(What needs to be done): Reproduce only the lines from the one containing "route = Route()" through the one containing "low, high = Vector((1e9,)", exactly as written and with both ends included.

(Supplied information):
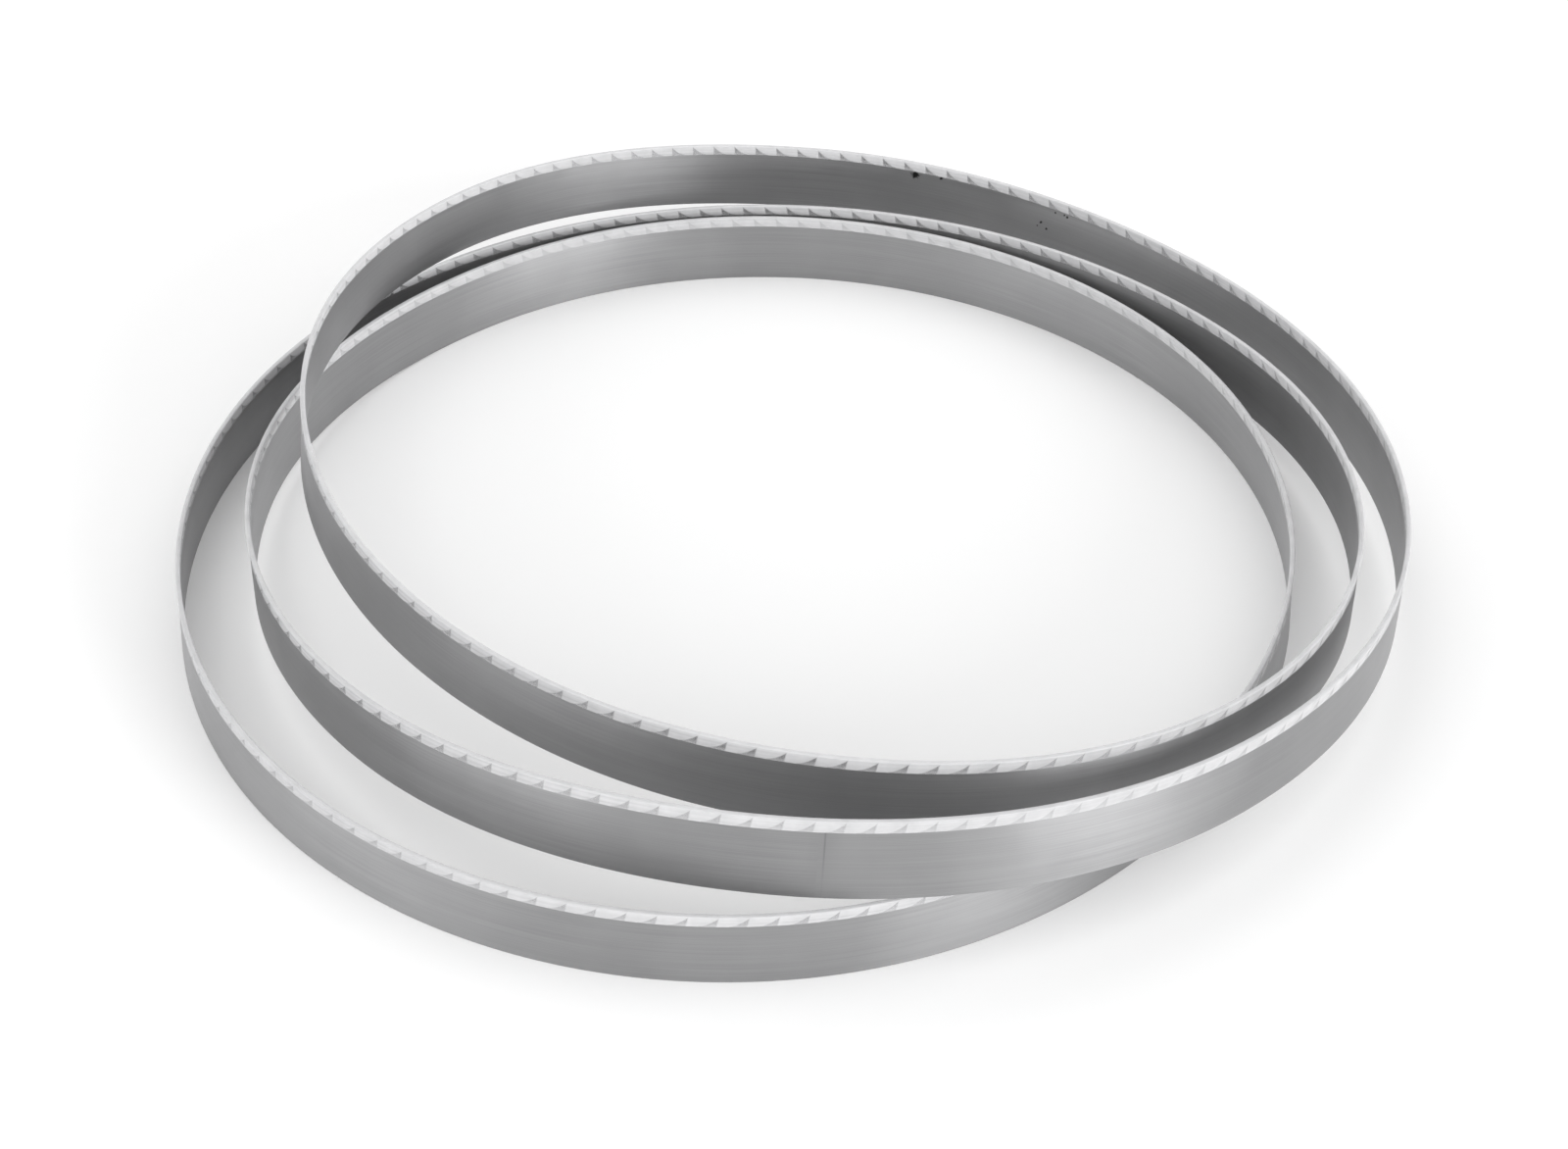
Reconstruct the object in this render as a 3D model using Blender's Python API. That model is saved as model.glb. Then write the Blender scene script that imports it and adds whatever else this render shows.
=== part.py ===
"""Band saw blade with its tooth guard, folded into three loops and lying as it rests.

Metres, +Z up. The closed steel band stands on its back edge with the teeth pointing up, and a
clear plastic strip is pressed over the teeth all round. The origin is on the floor, under the
middle of the coil. The coil runs counterclockwise seen from above, and places along it are
given in turns: 0 is the back of the first loop, 0.25 its left, 0.5 its front, 0.75 its right.
"""
import math

import bmesh
import bpy
import numpy as np
from mathutils import Vector

# Steel band
BAND_HEIGHT = 0.0200            # back edge to tooth tips
BAND_THICKNESS = 0.0006
TOOTH_PITCH = 0.00635           # four teeth to the inch
TOOTH_DEPTH = 0.0025            # gullet to tip
TOOTH_BASE = 0.0038             # heel to foot of one tooth, the rest of the pitch is gullet
RAKE_ANGLE = math.radians(8)    # how far the cutting face leans forward
TOOTH_SET = 0.00012             # how far a set tip is bent to its side
SET_ORDER = (1, -1, 0)          # one tooth out, one in, one straight

# Plastic guard strip
GUARD_WALL = 0.0003
TIP_SLACK = 0.00015             # from the set tips to the strip's inner faces
LEG_SLACK = 0.0002              # from the band's faces to the strip's lower edges
LEG_REACH = 0.0004              # how far the strip reaches down past the gullets
GUARD_RUN = 0.0113              # length of one straight run of the strip
GUARD_GAP = 0.0010              # between the strip's two ends
GUARD_GAP_TURN = 1.15           # where they meet, behind the first loop

# Coil
LOOPS = 3
LOOP_RADIUS = 0.138             # mean distance of the band from the coil's axis
CROSSING_GAP = 0.0004           # between strands where one lies on another
WELD_TURN = 2.51                # where the band's ends are welded, on the third loop's front

# How far the back edge lies outside (+) or inside (-) of LOOP_RADIUS, every eighth of a turn.
# One row is one loop, from its back round by the left, the front and the right.
DRIFTS = (
    (0.0125, 0.0025, -0.0140, -0.0225, -0.0165, -0.0030, 0.0005, -0.0025),
    (-0.0030, 0.0030, 0.0120, 0.0180, 0.0075, -0.0095, -0.0125, -0.0095),
    (-0.0080, -0.0070, -0.0040, -0.0010, 0.0030, 0.0075, 0.0130, 0.0155),
)
# How high the band lies at the same places: 0 is the floor, 1 is on top of a lower strand.
RISES = (
    (0.56, 1.01, 1.19, 1.17, 1.14, 0.94, 0.56, 0.20),
    (0.08, 0.00, 0.00, 0.00, 0.00, 0.00, 0.00, 0.00),
    (0.00, 0.00, 0.22, 0.66, 1.02, 0.84, 0.45, 0.27),
)
# How far the teeth lean outward (+) or inward (-) there, in degrees.
LEANS = (
    (-3.0, -6.0, -4.5, -1.0, -1.0, -2.0, -3.0, -2.0),
    (-3.0, -3.5, -3.0, 0.0, 0.5, -2.5, -6.5, -2.5),
    (0.0, 2.0, 1.0, -0.5, -7.0, -5.0, -2.0, 0.0),
)

# Derived heights, from the band's back edge
GULLET_HEIGHT = BAND_HEIGHT - TOOTH_DEPTH
GUARD_FOOT = GULLET_HEIGHT - LEG_REACH
GUARD_CEILING = BAND_HEIGHT + TIP_SLACK
GUARD_TOP = GUARD_CEILING + GUARD_WALL
STRAND_RISE = GUARD_TOP + CROSSING_GAP

STATIONS_PER_LOOP = len(DRIFTS[0])
SAMPLES_PER_LOOP = 1600         # for measuring the route's length
WELD_MERGE = 0.00001            # joins the bent blank's two ends
SHARP_ANGLE = math.radians(25)


def ring_spline(values):
    """Return the smoothest closed curve through values spaced evenly round a ring."""
    values = np.array(values, dtype=float)
    count = len(values)
    before = np.roll(values, 1)
    after = np.roll(values, -1)
    system = 4 * np.eye(count) + np.roll(np.eye(count), 1, axis=0) + np.roll(np.eye(count), -1, axis=0)
    bends = np.linalg.solve(system, after - 2 * values + before)

    def at(place):
        first = math.floor(place) % count
        second = (first + 1) % count
        v = place - math.floor(place)
        u = 1 - v
        straight = u * values[first] + v * values[second]
        return straight + (u**3 - u) * bends[first] + (v**3 - v) * bends[second]

    return at


def level_curve(values):
    """Return a closed curve through evenly spaced values that stays level between equal ones."""
    values = np.array(values, dtype=float)
    count = len(values)
    slopes = np.zeros(count)
    for i in range(count):
        fall = values[i] - values[i - 1]
        rise = values[(i + 1) % count] - values[i]
        if fall * rise > 0:
            slopes[i] = 2 * fall * rise / (fall + rise)

    def at(place):
        first = math.floor(place) % count
        second = (first + 1) % count
        v = place - math.floor(place)
        ease = v * v * (3 - 2 * v)
        bulge_first = v * (1 - v)**2 * slopes[first]
        bulge_second = v * v * (v - 1) * slopes[second]
        return values[first] * (1 - ease) + values[second] * ease + bulge_first + bulge_second

    return at


class Route:
    """The way of the band round the coil, measured along its back edge."""

    def __init__(self):
        self.drift = ring_spline(sum(DRIFTS, ()))
        self.rise = level_curve(sum(RISES, ()))
        self.lean = ring_spline(sum(LEANS, ()))
        self.turns = np.linspace(0, LOOPS, LOOPS * SAMPLES_PER_LOOP + 1)
        points = np.array([self.foot(turn) for turn in self.turns])
        steps = np.linalg.norm(np.diff(points, axis=0), axis=1)
        self.lengths = np.concatenate(([0.0], np.cumsum(steps)))
        self.length = float(self.lengths[-1])

    def foot(self, turn):
        """Return the point of the back edge at a place given in turns."""
        station = turn * STATIONS_PER_LOOP
        radius = LOOP_RADIUS + self.drift(station)
        angle = math.tau * turn
        height = STRAND_RISE * self.rise(station)
        return Vector((-radius * math.sin(angle), radius * math.cos(angle), height))

    def length_at(self, turn):
        """Return the length along the band from the first loop's back to a place in turns."""
        return float(np.interp(turn, self.turns, self.lengths))

    def bend(self, point):
        """Carry a point of the flat strip (x along, y outward, z up) to its place on the coil."""
        turn = float(np.interp(point.x % self.length, self.lengths, self.turns))
        half_step = 0.5 / SAMPLES_PER_LOOP
        foot = self.foot(turn)
        ahead = (self.foot(turn + half_step) - self.foot(turn - half_step)).normalized()
        outward = ahead.cross(Vector((0, 0, 1))).normalized()
        lean = math.radians(self.lean(turn * STATIONS_PER_LOOP))
        upward = outward.cross(ahead) * math.cos(lean) + outward * math.sin(lean)
        return foot + outward * point.y + upward * point.z


def clear_scene():
    for obj in list(bpy.data.objects):
        bpy.data.objects.remove(obj, do_unlink=True)


def make_material(name, colour, metallic, roughness, alpha=1.0):
    material = bpy.data.materials.new(name)
    material.use_nodes = True
    shader = material.node_tree.nodes["Principled BSDF"]
    shader.inputs["Base Color"].default_value = (*colour, 1.0)
    shader.inputs["Metallic"].default_value = metallic
    shader.inputs["Roughness"].default_value = roughness
    shader.inputs["Alpha"].default_value = alpha
    return material


def steel_material():
    return make_material("blade_steel", (0.48, 0.48, 0.49), 1.0, 0.38)


def guard_material():
    return make_material("guard_plastic", (0.86, 0.87, 0.88), 0.0, 0.45, 0.55)


def object_from(bm, name, material, parent):
    """Turn a finished bmesh into a named object with its material."""
    bmesh.ops.recalc_face_normals(bm, faces=bm.faces)
    mesh = bpy.data.meshes.new(name)
    bm.to_mesh(mesh)
    bm.free()
    mesh.materials.append(material)
    mesh.shade_smooth()
    mesh.set_sharp_from_angle(angle=SHARP_ANGLE)
    obj = bpy.data.objects.new(name, mesh)
    bpy.context.scene.collection.objects.link(obj)
    obj.parent = parent
    return obj


def bend_all(bm, route):
    for vertex in bm.verts:
        vertex.co = route.bend(vertex.co)


def toothed_sheet(bm, start, count, pitch):
    """Lay the band's inner face flat, one tooth and one gullet after the other."""
    lean_forward = TOOTH_DEPTH * math.tan(RAKE_ANGLE)
    inner = -BAND_THICKNESS / 2

    def column(x):
        return (bm.verts.new((x, inner, 0)), bm.verts.new((x, inner, GULLET_HEIGHT)))

    heel = column(start)
    for tooth in range(count):
        x = start + tooth * pitch
        foot = column(x + TOOTH_BASE)
        next_heel = column(x + pitch)
        bm.faces.new((heel[0], foot[0], foot[1], heel[1]))
        bm.faces.new((foot[0], next_heel[0], next_heel[1], foot[1]))
        tip = bm.verts.new((x + TOOTH_BASE + lean_forward, inner, BAND_HEIGHT))
        bm.faces.new((heel[1], foot[1], tip))
        heel = next_heel


def blade_blank(start, length):
    """Cut the flat, toothed band: x along it, teeth up, ends still open for the weld."""
    count = round(length / TOOTH_PITCH)
    pitch = length / count
    bm = bmesh.new()
    toothed_sheet(bm, start, count, pitch)
    skin = bmesh.ops.extrude_face_region(bm, geom=list(bm.faces))
    far_side = [item for item in skin["geom"] if isinstance(item, bmesh.types.BMVert)]
    bmesh.ops.translate(bm, verts=far_side, vec=(0, BAND_THICKNESS, 0))
    ends = (start, start + length)
    end_faces = [face for face in bm.faces
                 if any(all(abs(v.co.x - end) < WELD_MERGE for v in face.verts) for end in ends)]
    bmesh.ops.delete(bm, geom=end_faces, context="FACES_ONLY")
    set_teeth(bm, start, pitch)
    return bm


def set_teeth(bm, start, pitch):
    """Bend the tooth tips sideways in their order."""
    for vertex in bm.verts:
        if vertex.co.z > (GULLET_HEIGHT + BAND_HEIGHT) / 2:
            tooth = int((vertex.co.x - start) / pitch)
            vertex.co.y += TOOTH_SET * SET_ORDER[tooth % len(SET_ORDER)]


def make_blade(route, parent):
    """The band: cut flat, bent round the coil and welded end to end."""
    bm = blade_blank(route.length_at(WELD_TURN), route.length)
    bend_all(bm, route)
    bmesh.ops.remove_doubles(bm, verts=bm.verts, dist=WELD_MERGE)
    return object_from(bm, "blade", steel_material(), parent)


def guard_section():
    """Return the strip's U-shaped section as (outward, up) points, round its outline."""
    tip_half = BAND_THICKNESS / 2 + TOOTH_SET + TIP_SLACK
    foot_half = BAND_THICKNESS / 2 + LEG_SLACK
    outer = [(foot_half + GUARD_WALL, GUARD_FOOT), (tip_half + GUARD_WALL, GUARD_TOP)]
    inner = [(tip_half, GUARD_CEILING), (foot_half, GUARD_FOOT)]
    outer_mirrored = [(-y, z) for y, z in reversed(outer)]
    inner_mirrored = [(-y, z) for y, z in reversed(inner)]
    return outer + outer_mirrored + inner_mirrored + inner


def make_guard(route, parent):
    """The strip: its section carried in straight runs from one end to the other."""
    start = route.length_at(GUARD_GAP_TURN) + GUARD_GAP / 2
    length = route.length - GUARD_GAP
    runs = round(length / GUARD_RUN)
    run = length / runs
    # A straight run lies inside the bend by its sagitta, so the ends stand half of it outside.
    sagitta = run**2 / (8 * LOOP_RADIUS)
    bm = bmesh.new()
    rings = []
    for i in range(runs + 1):
        x = start + i * run
        rings.append([bm.verts.new((x, y + sagitta / 2, z)) for y, z in guard_section()])
    for ring, next_ring in zip(rings, rings[1:]):
        for i in range(len(ring)):
            bm.faces.new((ring[i - 1], ring[i], next_ring[i], next_ring[i - 1]))
    bm.faces.new(rings[0])
    bm.faces.new(rings[-1])
    bend_all(bm, route)
    return object_from(bm, "tooth_guard", guard_material(), parent)


def centre_over_origin(parent, pieces):
    """Move the coil so that the middle of its box stands over the origin."""
    points = [vertex.co for piece in pieces for vertex in piece.data.vertices]
    middle_x = (min(p.x for p in points) + max(p.x for p in points)) / 2
    middle_y = (min(p.y for p in points) + max(p.y for p in points)) / 2
    parent.location = (-middle_x, -middle_y, 0)


def main():
    clear_scene()
    coil = bpy.data.objects.new("coil", None)
    bpy.context.scene.collection.objects.link(coil)
    route = Route()
    pieces = [make_blade(route, coil), make_guard(route, coil)]
    centre_over_origin(coil, pieces)


main()
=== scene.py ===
# %% [markdown]
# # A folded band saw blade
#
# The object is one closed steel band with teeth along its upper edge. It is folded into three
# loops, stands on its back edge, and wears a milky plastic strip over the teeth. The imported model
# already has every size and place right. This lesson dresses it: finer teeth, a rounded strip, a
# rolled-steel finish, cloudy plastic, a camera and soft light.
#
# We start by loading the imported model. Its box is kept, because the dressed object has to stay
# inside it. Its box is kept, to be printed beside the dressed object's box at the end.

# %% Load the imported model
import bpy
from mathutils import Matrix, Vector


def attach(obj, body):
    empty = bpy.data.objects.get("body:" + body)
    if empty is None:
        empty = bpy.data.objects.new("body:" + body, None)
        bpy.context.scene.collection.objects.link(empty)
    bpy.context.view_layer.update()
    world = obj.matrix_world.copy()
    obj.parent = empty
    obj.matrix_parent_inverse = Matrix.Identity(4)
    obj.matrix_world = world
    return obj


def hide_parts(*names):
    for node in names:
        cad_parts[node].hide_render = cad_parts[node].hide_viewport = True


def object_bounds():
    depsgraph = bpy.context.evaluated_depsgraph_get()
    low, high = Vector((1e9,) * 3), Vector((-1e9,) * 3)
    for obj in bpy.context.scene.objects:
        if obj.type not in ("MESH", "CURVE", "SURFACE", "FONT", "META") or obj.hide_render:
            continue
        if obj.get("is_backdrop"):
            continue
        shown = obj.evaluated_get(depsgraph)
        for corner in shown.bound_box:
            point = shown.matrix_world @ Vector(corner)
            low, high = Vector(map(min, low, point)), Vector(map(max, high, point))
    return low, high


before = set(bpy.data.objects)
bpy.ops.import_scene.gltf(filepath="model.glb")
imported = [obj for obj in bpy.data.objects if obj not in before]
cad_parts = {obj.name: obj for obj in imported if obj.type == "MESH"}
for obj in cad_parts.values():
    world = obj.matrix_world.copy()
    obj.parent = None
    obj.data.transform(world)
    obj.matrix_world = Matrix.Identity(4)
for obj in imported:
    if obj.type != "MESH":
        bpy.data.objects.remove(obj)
CAD_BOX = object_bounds()
print("nodes in the frame:", sorted(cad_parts))

# %% Tools of the lesson
import math

import bmesh
import bpy
import numpy as np
from mathutils import Matrix, Vector

MM = 0.001
scene = bpy.context.scene

# %% [markdown]
# ## Camera
#
# A camera is described best by what it looks at. The point below lies in the middle of the
# picture, on the floor inside the coil. The camera looks down at it from the front, and it was
# held a little askew, so it is turned about its own line of sight too.

# %% Set up the camera
LOOKS_AT = Vector((-2.80, -9.81, 0.0)) * MM
CAMERA_ELEVATION = math.radians(38.94)
CAMERA_ROLL = math.radians(3.14)
CAMERA_DISTANCE = 676.5 * MM
LENS_MM = 61.55
SENSOR_WIDTH_MM = 36.0
NEAREST_SEEN = 10.0 * MM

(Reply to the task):
    route = Route()
    pieces = [make_blade(route, coil), make_guard(route, coil)]
    centre_over_origin(coil, pieces)


main()
=== scene.py ===
# %% [markdown]
# # A folded band saw blade
#
# The object is one closed steel band with teeth along its upper edge. It is folded into three
# loops, stands on its back edge, and wears a milky plastic strip over the teeth. The imported model
# already has every size and place right. This lesson dresses it: finer teeth, a rounded strip, a
# rolled-steel finish, cloudy plastic, a camera and soft light.
#
# We start by loading the imported model. Its box is kept, because the dressed object has to stay
# inside it. Its box is kept, to be printed beside the dressed object's box at the end.

# %% Load the imported model
import bpy
from mathutils import Matrix, Vector


def attach(obj, body):
    empty = bpy.data.objects.get("body:" + body)
    if empty is None:
        empty = bpy.data.objects.new("body:" + body, None)
        bpy.context.scene.collection.objects.link(empty)
    bpy.context.view_layer.update()
    world = obj.matrix_world.copy()
    obj.parent = empty
    obj.matrix_parent_inverse = Matrix.Identity(4)
    obj.matrix_world = world
    return obj


def hide_parts(*names):
    for node in names:
        cad_parts[node].hide_render = cad_parts[node].hide_viewport = True


def object_bounds():
    depsgraph = bpy.context.evaluated_depsgraph_get()
    low, high = Vector((1e9,) * 3), Vector((-1e9,) * 3)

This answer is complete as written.